The US State Department has approved a sale of armed drones to Italy, the first such transaction to be allowed under a new policy. Previously only the UK was allowed to share this technology.
Drones are becoming big business and this sale seems to signal the start of an export strategy for unmanned aerial systems (UAS). In February the State Department noted:
'As the nascent commercial UAS market emerges, the United States has a responsibility to ensure that sales, transfers, and subsequent use of all US origin UAS are responsible and consistent with US national security and foreign policy interests, including economic security.
The estimated contribution of the proposed sale to economic security is $126 million. This amount may pale in comparison to the long term security costs of international proliferation.
According to the Defense Security Cooperation Agency's media release, the proposed sale is for MQ-9 'Reaper' weaponisation kits to Italy, along with 156 Hellfire II missiles and other equipment. While payloads such as missiles and bombs are classified as MDE (major defense equipment), the weaponisation kits for the MQ-9s are not. Rather, they are categorised as 'non-MDE items' and thus subject to less stringent regulations under the US Arms Export Control Act.
Under such guidelines, will the sale, as purported by the announcement 'contribute to the foreign policy and national security of the United States by improving the capability of a ... key democratic partner of the United States in ensuring peace and stability around the world'? The answer may depend on whether you take a short or long term view.
The report noted further that 'the proposed sale of this equipment and support will not alter the basic military balance in the region'. But scholars argue that a long-term global perspective should take precedence over any short-term regional focus.
An important consideration here is the moral hazard some observers believe armed drones introduce to decision-making. Just as countries are less hesitant to shoot down drones than manned aircraft, decision-makers can deploy the technology with no risk to pilot’s lives or ground troops. The reduced cost in blood and treasure is thought to lower the threshold for the use of force.
In a 2014 Foreign Affairs article, Sarah Kreps and Micah Zenko suggested that while drones do not possess the transformative power of nuclear weapons, the moral hazard around their use meant they could still be highly destabilising to international order. Specifically, the authors wrote, armed drones could increase the possibility of 'military conflicts in disputed areas where the slightest provocation could lead to strife'.
Armed drones have been on the front line of the War on Terror for years. They are so common as to be the subject of presidential humour. At the White house Correspondents Association Dinner in 2010, President Barack Obamacautioned any potential suitors for his daughters with the joke: 'I have two words for you: Predator Drone. You will never see it coming'.
Armed drones have been praised for targeting precision that keeps civilian casualties and economic costs low. As part surveillance machine, they are responsive to changing conditions, such as the entrance of non-combatants into a blast zone. Since drone operations pose less risk to civilians and less collateral damage overall, they tend not to threaten diplomatic relations with neighbouring states. In fact, the use of drones typically requires flyover and basing rights in neighbouring countries.
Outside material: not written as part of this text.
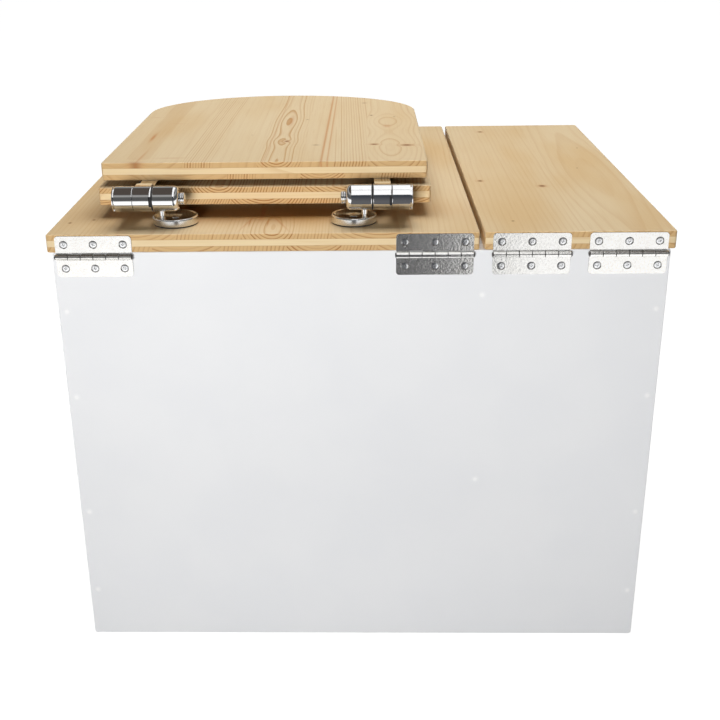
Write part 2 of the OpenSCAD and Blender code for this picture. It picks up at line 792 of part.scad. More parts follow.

To date, only the US, the UK and Israel are known with certainty to have used armed drones, although other states such as China, Pakistan, India, Turkey and Iran also claim to have the technology either ready to deploy, or in advanced development. In Australia, Japan and Singapore, the focus has been on surveillance drones, which the NSW Police began trialing late last year.
Both surveillance and armed drones have potential international security implications. Recently, Japanese officials debated shooting down Chinese surveillance drones over the disputed Senkaku/Diaoyu Island. A former PLA commander responded that this would be considered an act of war.
So far the US has conducted the vast majority of drone strikes (with over 1000 drone strikes in Afghanistan alone since 2008). Even as the annual number of strikes steadily increases, the use of armed drones has maintained broad political support. According to 2015 Pew survey, the majority of Americans polled support the use of drone strikesagainst terrorist targets (except where the target is a US citizen). This is not surprising in an age of intervention fatigue. Armed drones are a much easier sell than ' boots on ground'.
Less clear are both Americans' views on international sales of armed drone technology, and the long term security implications of proliferation enabled by such transactions.